Un groupe de presse aussi bling que Condé Nast, dont l’aura repose avant tout sur ses titres prestigieux aux pages luxueusement glacées, pourra t-il survivre à l’ère du digital ? C’est la question que se pose le journaliste Arnaud Sagnard, qui se plonge dans « l’annus horribilis » que vient de vivre Condé Nast : décès de son président S.I. Newhouse Jr début octobre 2017, fermeture de Teen Vogue, réémergence du scandale Terry Richardson, flop de la nouvelle version de Style.com (la bible de la mode online, qui recensait tous les défilés, a été brièvement transformée en plate-forme e-commerce dans le but de rentabiliser ses millions de vues – ce fut un échec), départ du rédacteur en chef de Vanity Fair Graydon Carter, qui en vingt-cinq ans à la tête du magazine l’a transformé en « lieu où le tout-Hollywood se met en scène » (mais dont le salaire annuel grimpait à 3 millions de dollars).

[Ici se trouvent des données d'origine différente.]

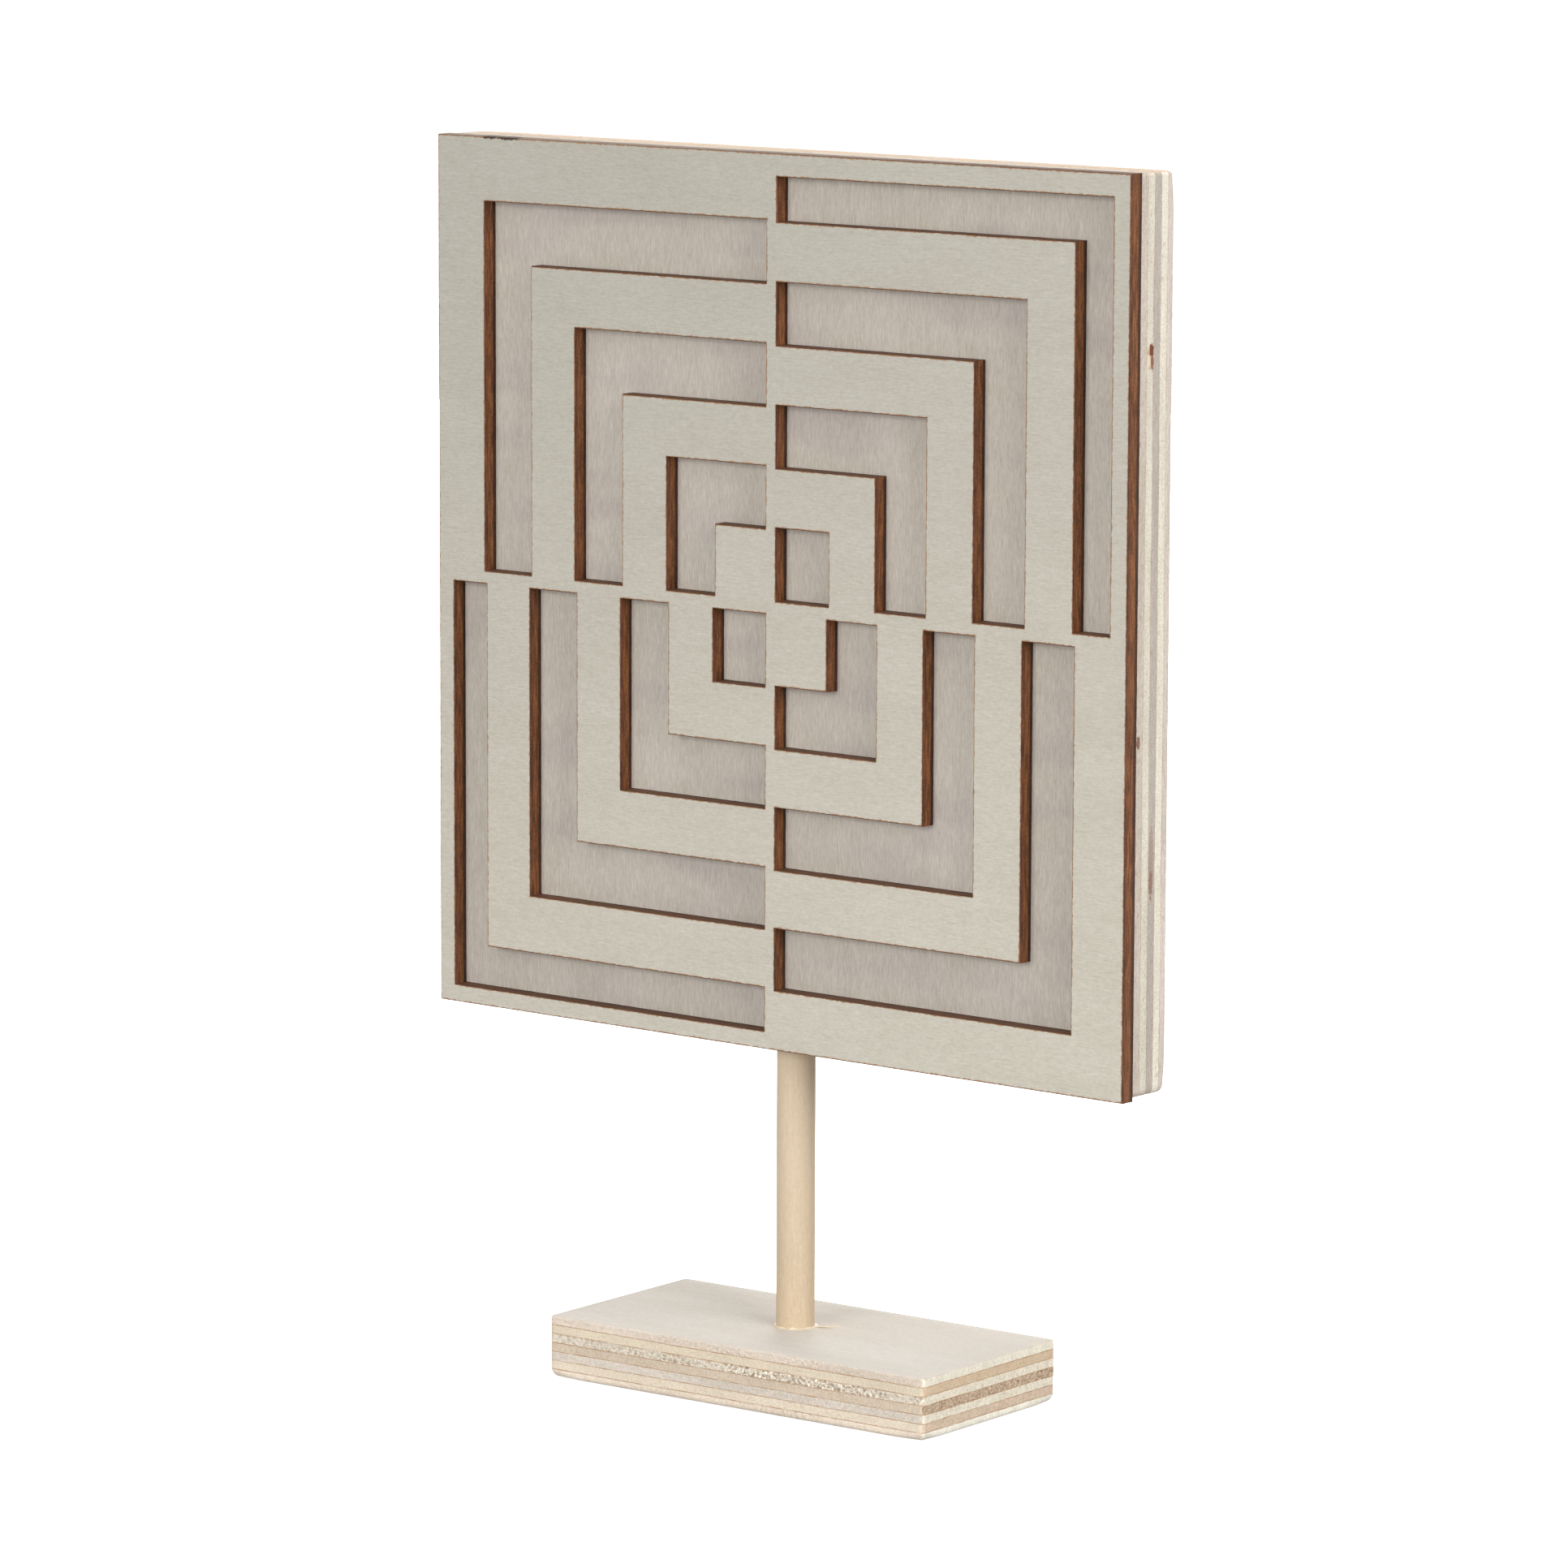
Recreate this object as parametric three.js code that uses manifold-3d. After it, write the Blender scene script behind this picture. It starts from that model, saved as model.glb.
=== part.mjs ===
// A relief panel of concentric bands on a small stand, in millimetres, +Z up.
//
// A thin fretwork plate, with bands cut right through it, is glued on a plywood backing board. One dowel,
// glued into the backing's lower edge and into a plywood base block, holds the panel upright. Plywood is a
// stack of veneers glued face to face, and each veneer is a mesh of its own.
//
// The origin is on the base's underside, under the dowel's axis. The relief faces -Y.

import * as THREE from 'three';
import { mergeVertices } from 'three/addons/utils/BufferGeometryUtils.js';
import Module from 'manifold-3d';

const wasm = await Module();
wasm.setup();

// Panel outline and the fretwork's pattern. The pattern is measured as half-widths from its centre: a core,
// then bands of one width, then the inner edge of the outer frame. A laser cuts each opening a little wider
// than drawn, and the whole pattern sits a little below the panel's centre.
const PANEL_WIDTH = 145;
const PANEL_HEIGHT = 147;
const CORE_HALF_WIDTH = 12;
const BAND_WIDTH = 10;
const BAND_COUNT = 5;
const FRAME_INNER_HALF_WIDTH = 69;
const CENTRE_BAR_WIDTH = 2.5;
const CUT_WIDENING = 0.15;
const CUT_OVERRUN = 1;
const PATTERN_DROP = 0.4;

// Veneer thicknesses, counted from the front on the panel and from the top on the base.
const FRETWORK_VENEERS = [0.7, 1.35, 0.7];
const BACKING_VENEER = 1.74;
const BACKING_VENEER_COUNT = 5;
const BASE_VENEER = 1.5;
const BASE_VENEER_COUNT = 7;

// The backing's lower edge sits a little above the fretwork's.
const BACKING_STEP = 0.3;
const BACKING_CORNER_RADIUS = 1;
const BACKING_EASE = 0.7;

// The base was put on by hand, so it is turned a little about the dowel and its hole is a little off centre.
const BASE_LENGTH = 77;
const BASE_DEPTH = 37;
const BASE_TURN = THREE.MathUtils.degToRad(2.5);
const BASE_SHIFT_X = 1.6;
const BASE_SHIFT_Y = -0.5;
const BASE_CORNER_RADIUS = 0.8;
const BASE_EASE = 0.6;

const DOWEL_RADIUS = 3.2;
const DOWEL_VISIBLE_LENGTH = 47.5;
const DOWEL_CHAMFER = 0.5;
const GLUE_GAP = 0.3;
const HOLE_DEPTH_IN_BACKING = 20;
const BASE_VENEERS_DRILLED = 5;

const PAST_EVERYTHING = 1000;
const ROUGHNESS = 0.75;

// Facets of the round stretches.
const CORNER_STEPS = 4;
const EASE_STEPS = 3;
const DOWEL_SIDES = 48;

const HALF_WIDTH = PANEL_WIDTH / 2;
const HALF_HEIGHT = PANEL_HEIGHT / 2;
const EXTRA_HALF_HEIGHT = HALF_HEIGHT - HALF_WIDTH;
const FRETWORK_THICKNESS = FRETWORK_VENEERS.reduce((sum, thickness) => sum + thickness, 0);
const BACKING_THICKNESS = BACKING_VENEER * BACKING_VENEER_COUNT;
const BASE_HEIGHT = BASE_VENEER * BASE_VENEER_COUNT;
const BACKING_FRONT = -BACKING_THICKNESS / 2;
const BACKING_REAR = BACKING_THICKNESS / 2;
const FRETWORK_FRONT = BACKING_FRONT - FRETWORK_THICKNESS;
const PANEL_BOTTOM = BASE_HEIGHT + DOWEL_VISIBLE_LENGTH;
const PANEL_CENTRE = PANEL_BOTTOM + HALF_HEIGHT;
const PATTERN_CENTRE = PANEL_CENTRE - PATTERN_DROP;
const BACKING_BOTTOM = PANEL_BOTTOM + BACKING_STEP;
const BASE_HOLE_BOTTOM = BASE_HEIGHT - BASE_VENEERS_DRILLED * BASE_VENEER;
const DOWEL_TOP = BACKING_BOTTOM + HOLE_DEPTH_IN_BACKING;

const COLOURS = {
  fretworkFace: 0xcdc8bc,
  fretworkCore: 0x8a5a34,
  fretworkRear: 0x6a3f26,
  backing: [0xc9c0b9, 0xe0dcd2, 0xb9b3b2, 0xe4dccb, 0xcfc5be],
  base: [0xdad0c3, 0xe8d6ae, 0xd2cbc0, 0xc9b193, 0xd5cec2, 0xe6d5b3, 0xd8cdc0],
  dowel: 0xdcc4a2,
};

// --- Solids --------------------------------------------------------------------------------------------

function toSolid(geometry) {
  const bare = geometry.clone();
  bare.deleteAttribute('normal');
  bare.deleteAttribute('uv');
  const merged = mergeVertices(bare);
  const vertProperties = new Float32Array(merged.attributes.position.array);
  const triVerts = new Uint32Array(merged.index.array);
  return new wasm.Manifold(new wasm.Mesh({ numProp: 3, vertProperties, triVerts }));
}

function toGeometry(solid) {
  const mesh = solid.getMesh();
  const geometry = new THREE.BufferGeometry();
  geometry.setAttribute('position', new THREE.BufferAttribute(new Float32Array(mesh.vertProperties), 3));
  geometry.setIndex(new THREE.BufferAttribute(new Uint32Array(mesh.triVerts), 1));
  geometry.computeVertexNormals();
  return geometry;
}

// Turns a drawing in XY, extruded along +Z, into one in XZ that starts at Y = 0 and runs towards -Y.
function standUp(geometry) {
  return geometry.rotateX(Math.PI / 2);
}

function rectangle(halfWidth, bottom, top) {
  return [
    new THREE.Vector2(-halfWidth, bottom),
    new THREE.Vector2(halfWidth, bottom),
    new THREE.Vector2(halfWidth, top),
    new THREE.Vector2(-halfWidth, top),
  ];
}

function roundedRectangle(halfWidth, bottom, top, radius) {
  const shape = new THREE.Shape();
  shape.absarc(halfWidth - radius, bottom + radius, radius, -Math.PI / 2, 0);
  shape.absarc(halfWidth - radius, top - radius, radius, 0, Math.PI / 2);
  shape.absarc(-halfWidth + radius, top - radius, radius, Math.PI / 2, Math.PI);
  shape.absarc(-halfWidth + radius, bottom + radius, radius, Math.PI, 1.5 * Math.PI);
  return shape;
}

// A board from Z = 0 to its thickness, with the edges of both its faces rounded over.
function easedBoard(outline, thickness, ease) {
  const geometry = new THREE.ExtrudeGeometry(outline, {
    depth: thickness - 2 * ease,
    bevelThickness: ease,
    bevelSize: ease,
    bevelOffset: -ease,
    bevelSegments: EASE_STEPS,
    curveSegments: CORNER_STEPS,
  });
  return geometry.translate(0, 0, ease);
}

// A block that reaches past the whole object in two directions and from low to high in the third.
function slab(axis, low, high) {
  const size = { x: PAST_EVERYTHING, y: PAST_EVERYTHING, z: PAST_EVERYTHING };
  const centre = { x: 0, y: 0, z: 0 };
  size[axis] = high - low;
  centre[axis] = (low + high) / 2;
  return toSolid(new THREE.BoxGeometry(size.x, size.y, size.z).translate(centre.x, centre.y, centre.z));
}

function dowelHole(low, high) {
  const radius = DOWEL_RADIUS + GLUE_GAP;
  const cylinder = new THREE.CylinderGeometry(radius, radius, high - low, DOWEL_SIDES);
  return toSolid(cylinder.rotateX(Math.PI / 2).translate(0, 0, (low + high) / 2));
}

function addMesh(group, name, geometry, color) {
  const material = new THREE.MeshStandardMaterial({ color, roughness: ROUGHNESS, metalness: 0 });
  const mesh = new THREE.Mesh(geometry, material);
  mesh.name = name;
  group.add(mesh);
}

// --- Fretwork plate ------------------------------------------------------------------------------------

// Half-widths of the pattern's steps, from the centre out to the frame.
function patternSteps() {
  const steps = [0];
  for (let band = 0; band <= BAND_COUNT; band += 1) {
    steps.push(CORE_HALF_WIDTH + band * BAND_WIDTH);
  }
  steps.push(FRAME_INNER_HALF_WIDTH);
  return steps;
}

// One cut-out of one quarter: the part between two steps, clear of the centre bars. The core's is a plain
// rectangle and the others are L-shaped. The pattern's steps are all taller than wide by the same amount.
function cutOut(inner, outer, signX, signZ) {
  const bar = CENTRE_BAR_WIDTH / 2 - CUT_WIDENING;
  const outerX = outer + CUT_WIDENING;
  const outerZ = outer + EXTRA_HALF_HEIGHT + CUT_WIDENING;
  const corners = [[bar, outerZ], [outerX, outerZ], [outerX, bar]];
  if (inner === 0) {
    corners.push([bar, bar]);
  } else {
    const innerX = inner - CUT_WIDENING;
    const innerZ = inner + EXTRA_HALF_HEIGHT - CUT_WIDENING;
    corners.push([innerX, bar], [innerX, innerZ], [bar, innerZ]);
  }
  return new THREE.Shape(corners.map(([x, z]) => new THREE.Vector2(signX * x, signZ * z)));
}

// The upper right and lower left quarters are cut from the core outwards, and the other two one step later.
function cutOuts() {
  const outlines = [];
  const steps = patternSteps();
  for (const signX of [-1, 1]) {
    for (const signZ of [-1, 1]) {
      const firstCut = signX === signZ ? 0 : 1;
      for (let step = firstCut; step < steps.length - 1; step += 2) {
        outlines.push(cutOut(steps[step], steps[step + 1], signX, signZ));
      }
    }
  }
  return outlines;
}

function plate(outline, centre, front, rear) {
  const geometry = new THREE.ExtrudeGeometry(outline, { depth: rear - front, bevelEnabled: false });
  return toSolid(standUp(geometry).translate(0, rear, centre));
}

function fretworkVeneer(front, rear) {
  const outline = new THREE.Shape(rectangle(HALF_WIDTH, -HALF_HEIGHT, HALF_HEIGHT));
  const whole = plate(outline, PANEL_CENTRE, front, rear);
  return cutOuts().reduce(
    (veneer, cut) => veneer.subtract(plate(cut, PATTERN_CENTRE, front - CUT_OVERRUN, rear + CUT_OVERRUN)),
    whole,
  );
}

function makeFretwork() {
  const group = new THREE.Group();
  const names = ['fretwork_front_veneer', 'fretwork_core_veneer', 'fretwork_rear_veneer'];
  const colours = [COLOURS.fretworkFace, COLOURS.fretworkCore, COLOURS.fretworkRear];
  let front = FRETWORK_FRONT;
  FRETWORK_VENEERS.forEach((thickness, index) => {
    const rear = front + thickness;
    addMesh(group, names[index], toGeometry(fretworkVeneer(front, rear)), colours[index]);
    front = rear;
  });
  return group;
}

// --- Backing board -------------------------------------------------------------------------------------

// The board is made with both faces' edges eased and loses the front ones, which the fretwork covers.
function makeBacking() {
  const group = new THREE.Group();
  const top = PANEL_BOTTOM + PANEL_HEIGHT;
  const outline = roundedRectangle(HALF_WIDTH, BACKING_BOTTOM, top, BACKING_CORNER_RADIUS);
  const board = standUp(easedBoard(outline, BACKING_THICKNESS + 2 * BACKING_EASE, BACKING_EASE));
  const solid = toSolid(board.translate(0, BACKING_REAR, 0))
    .subtract(dowelHole(BASE_HEIGHT, DOWEL_TOP + GLUE_GAP));
  for (let index = 0; index < BACKING_VENEER_COUNT; index += 1) {
    const front = BACKING_FRONT + index * BACKING_VENEER;
    const veneer = solid.intersect(slab('y', front, front + BACKING_VENEER));
    addMesh(group, `backing_veneer_${index + 1}`, toGeometry(veneer), COLOURS.backing[index]);
  }
  return group;
}

// --- Base block ----------------------------------------------------------------------------------------

function makeBase() {
  const group = new THREE.Group();
  const outline = roundedRectangle(BASE_LENGTH / 2, -BASE_DEPTH / 2, BASE_DEPTH / 2, BASE_CORNER_RADIUS);
  const block = easedBoard(outline, BASE_HEIGHT, BASE_EASE).rotateZ(BASE_TURN);
  const solid = toSolid(block.translate(BASE_SHIFT_X, BASE_SHIFT_Y, 0))
    .subtract(dowelHole(BASE_HOLE_BOTTOM, PANEL_BOTTOM));
  for (let index = 0; index < BASE_VENEER_COUNT; index += 1) {
    const top = BASE_HEIGHT - index * BASE_VENEER;
    const veneer = solid.intersect(slab('z', top - BASE_VENEER, top));
    addMesh(group, `base_veneer_${index + 1}`, toGeometry(veneer), COLOURS.base[index]);
  }
  return group;
}

// --- Dowel ---------------------------------------------------------------------------------------------

// It stands on the bottom of the base's hole and ends just short of the hole in the backing.
function makeDowel() {
  const group = new THREE.Group();
  const length = DOWEL_TOP - BASE_HOLE_BOTTOM;
  const profile = [
    new THREE.Vector2(0, 0),
    new THREE.Vector2(DOWEL_RADIUS - DOWEL_CHAMFER, 0),
    new THREE.Vector2(DOWEL_RADIUS, DOWEL_CHAMFER),
    new THREE.Vector2(DOWEL_RADIUS, length - DOWEL_CHAMFER),
    new THREE.Vector2(DOWEL_RADIUS - DOWEL_CHAMFER, length),
    new THREE.Vector2(0, length),
  ];
  const geometry = new THREE.LatheGeometry(profile, DOWEL_SIDES).rotateX(Math.PI / 2);
  addMesh(group, 'dowel', geometry.translate(0, 0, BASE_HOLE_BOTTOM), COLOURS.dowel);
  return group;
}

const group = new THREE.Group();
group.add(makeFretwork(), makeBacking(), makeDowel(), makeBase());

export default group;
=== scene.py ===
import math

import bmesh
import bpy
import numpy as np
from mathutils import Matrix, Vector, noise
from mathutils.bvhtree import BVHTree


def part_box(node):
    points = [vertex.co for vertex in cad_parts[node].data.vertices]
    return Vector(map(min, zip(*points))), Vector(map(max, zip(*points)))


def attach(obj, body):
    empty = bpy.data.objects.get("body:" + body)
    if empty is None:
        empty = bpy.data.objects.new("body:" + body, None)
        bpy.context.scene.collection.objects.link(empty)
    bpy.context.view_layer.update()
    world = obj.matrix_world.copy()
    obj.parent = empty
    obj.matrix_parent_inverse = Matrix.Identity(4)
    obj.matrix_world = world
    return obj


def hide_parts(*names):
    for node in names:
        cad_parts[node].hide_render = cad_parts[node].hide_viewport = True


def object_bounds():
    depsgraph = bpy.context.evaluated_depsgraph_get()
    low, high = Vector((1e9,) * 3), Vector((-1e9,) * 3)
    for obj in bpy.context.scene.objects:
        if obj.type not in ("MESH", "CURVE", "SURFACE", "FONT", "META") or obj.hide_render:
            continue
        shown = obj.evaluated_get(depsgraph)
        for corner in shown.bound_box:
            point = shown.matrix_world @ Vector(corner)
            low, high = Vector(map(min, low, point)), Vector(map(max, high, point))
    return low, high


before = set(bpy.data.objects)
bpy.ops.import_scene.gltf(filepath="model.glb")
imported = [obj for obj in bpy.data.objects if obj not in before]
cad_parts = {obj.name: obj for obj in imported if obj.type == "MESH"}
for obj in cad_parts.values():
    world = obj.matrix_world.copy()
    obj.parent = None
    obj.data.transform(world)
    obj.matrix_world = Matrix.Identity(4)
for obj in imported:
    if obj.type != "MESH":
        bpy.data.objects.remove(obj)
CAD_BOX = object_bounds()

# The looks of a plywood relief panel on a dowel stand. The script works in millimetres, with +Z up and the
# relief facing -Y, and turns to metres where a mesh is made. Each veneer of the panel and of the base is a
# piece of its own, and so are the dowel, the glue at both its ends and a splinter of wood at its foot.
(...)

L’empire médiatique perd un peu du lustre qui fait sa renommée. Un salarié du groupe Condé Nast – tous les témoignages sont anonymes – se confie dans les pages de Télé Obs : « C’est la fin d’une époque. Ces dernières années, Condé Nast a été le seul groupe à investir massivement dans la presse en lançant Glamour, GQ et Vanity Fair. Contrairement à la concurrence, ils laissaient aux équipes le temps de développer les publications. (…) Bien sûr, la rentabilité était exigée, mais pas avant six, sept ans. Et à chaque fois ça a marché. Les autres groupes auraient laissé tombé avant. Maintenant, nous aussi on coupe. On passe du luxe au low cost… »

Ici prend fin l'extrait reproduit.